Abstract

Click-through prediction (CTR) models transform features into latent vectors and enumerate possible feature interactions to improve performance based on the input feature set. Therefore, when selecting an optimal feature set, we should consider the influence of both features and their interaction. However, most previous works focus on either feature field selection or only select feature interaction based on the fixed feature set to produce the feature set. The former restricts search space to the feature field, which is too coarse to determine subtle features. They also do not filter useless feature interactions, leading to higher computation costs and degraded model performance. The latter identifies useful feature interaction from all available features, resulting in many redundant features in the feature set.
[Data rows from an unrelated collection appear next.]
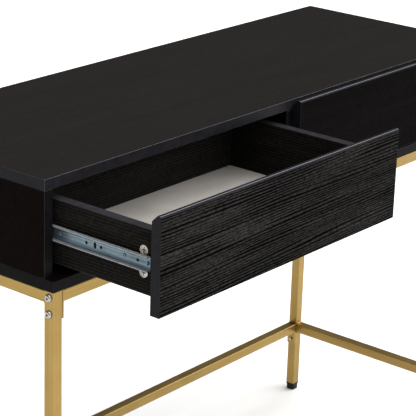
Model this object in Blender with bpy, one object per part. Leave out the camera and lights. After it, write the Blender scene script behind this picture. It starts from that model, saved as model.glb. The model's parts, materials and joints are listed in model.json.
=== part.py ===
"""Writing desk: a low case with two drawers on a welded square-tube frame.

Metres, +Z up, front towards -Y. The left drawer stands open and the right one is closed.
The origin is on the floor, under the middle of the object as it stands.
"""

import math

import bmesh
import bpy
from mathutils import Matrix, Vector

# Overall size
WIDTH = 1.100
HEIGHT = 0.800
CASE_DEPTH = 0.368
BAY_HEIGHT = 0.128  # between the worktop and the bottom panel

# Boards
BOARD = 0.016
BOARD_EDGE = 0.0005  # eased edge of an edge-banded board
FIT = 0.0003  # between two pieces that touch

# Drawer fronts
FRONT_BOARD = 0.016
FRONT_HEIGHT = 0.142
FRONT_SETBACK = 0.001  # between a closed front and the case
FRONTS_GAP = 0.010  # between the two fronts
GRIP_BEVEL = 0.010  # finger bevel on the back of the top edge
NOSE_BEVEL = 0.003  # small bevel on the face of the top edge

# Drawer boxes
BOX_SIDE = 0.016
BOX_INSIDE_DEPTH = 0.280
BOX_INSIDE_HEIGHT = 0.085
BOX_SIDE_HEIGHT = 0.094
BOX_TOP_CLEARANCE = 0.019  # below the worktop
DRAWER_BOTTOM = 0.004
GROOVE_DEPTH = 0.006

# Drawer slides
SLIDE_SPACE = 0.011  # between the case and the drawer box
SLIDE_STEEL = 0.001
SLIDE_LENGTH = 0.250
SLIDE_TRAVEL = 0.191
SLIDE_LOWERED = 0.0025  # below the middle of the bay
SLIDE_FRONT = 0.022  # front end of the cabinet member, behind the case's front edge
CABINET_MEMBER_HEIGHT = 0.031
CABINET_MEMBER_DEPTH = 0.0086
DRAWER_MEMBER_HEIGHT = 0.0215
DRAWER_MEMBER_DEPTH = 0.0075
DRAWER_MEMBER_SETBACK = 0.023  # front end of the drawer member, behind the drawer front
MEMBER_CORNER = 0.002
CAGE_STEEL = 0.0006
CAGE_LENGTH = 0.060
CAGE_HEIGHT = 0.0258
CAGE_DEPTH = 0.0065
CAGE_WALL_GAP = 0.0004  # between the cage's web and the cabinet member's
BALLS_IN_ROW = 4
SCREW_HOLE_RADIUS = 0.0024
SCREW_HOLES = (0.022, 0.088, 0.115, 0.225)  # behind the front end of the drawer member
SCREW_SLOT = 0.099
SCREW_SLOT_HEIGHT = 0.009

# Cam locks that hold the fronts
CAM_RADIUS = 0.00735
CAM_DEPTH = 0.012
CAM_RECESS = 0.0002  # below the board's face
CAM_SPACING = 0.032
CAM_SETBACK = 0.036  # behind the drawer front
CAM_DRIVE_RADIUS = 0.0024
CAM_DRIVE_DEPTH = 0.004

# Frame
TUBE = 0.018
TUBE_WALL = 0.0012
TUBE_CORNER = 0.0015
STRETCHER_UNDERSIDE = 0.130
WELD_OVERLAP = 2 * TUBE_WALL  # a welded tube runs this far into the leg, past its rounded corner
WELD_STEP = 0.0001  # from the face of one welded piece back to its neighbour's
VENT_RADIUS = 0.004  # lets a welded tube breathe into the leg
PLATE = 0.003
PLATE_DROP = 0.025  # end plate below its tube
BOLT_SPACING = 0.0245

# Bolts
BOLT_RADIUS = 0.003
BOLT_LENGTH = 0.025
HEAD_RADIUS = 0.006
HEAD_HEIGHT = 0.0033
SOCKET_APOTHEM = 0.002
SOCKET_DEPTH = 0.002

# Feet
FOOT_BASE_HEIGHT = 0.0105
FOOT_WIDTH = 0.0174
FOOT_CORNER = 0.0036
FOOT_SOLE_ROUND = 0.0026
FOOT_FLANGE = 0.004
FOOT_PLUG_HEIGHT = 0.012

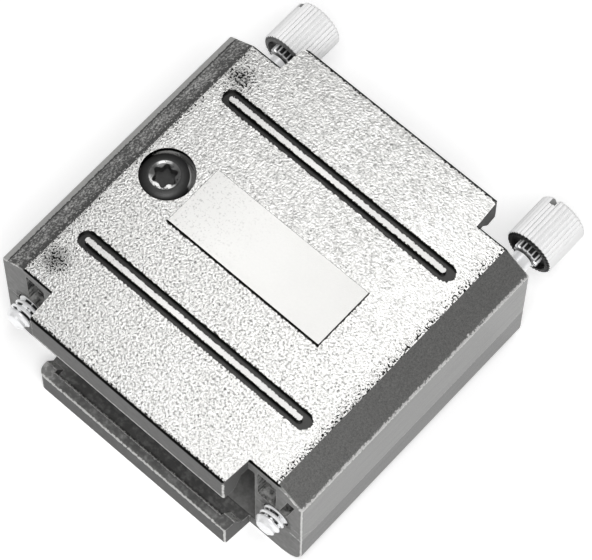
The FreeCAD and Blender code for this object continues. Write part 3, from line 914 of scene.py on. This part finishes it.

In this paper, we propose a novel method named OptFS to address these problems. To unify the selection of features and their interaction, we decompose the selection of each feature interaction into the selection of two correlated features. Such a decomposition makes the model end-to-end trainable given various feature interaction operations. By adopting feature-level search space, we set a learnable gate to determine whether each feature should be within the feature set. Because of the large-scale search space, we develop a learning-by-continuation training scheme to learn such gates. Hence, OptFS generates the feature set containing features that improve the final prediction results. Experimentally, we evaluate OptFS on three public datasets, demonstrating OptFS can optimize feature sets which enhance the model performance and further reduce both the storage and computational cost.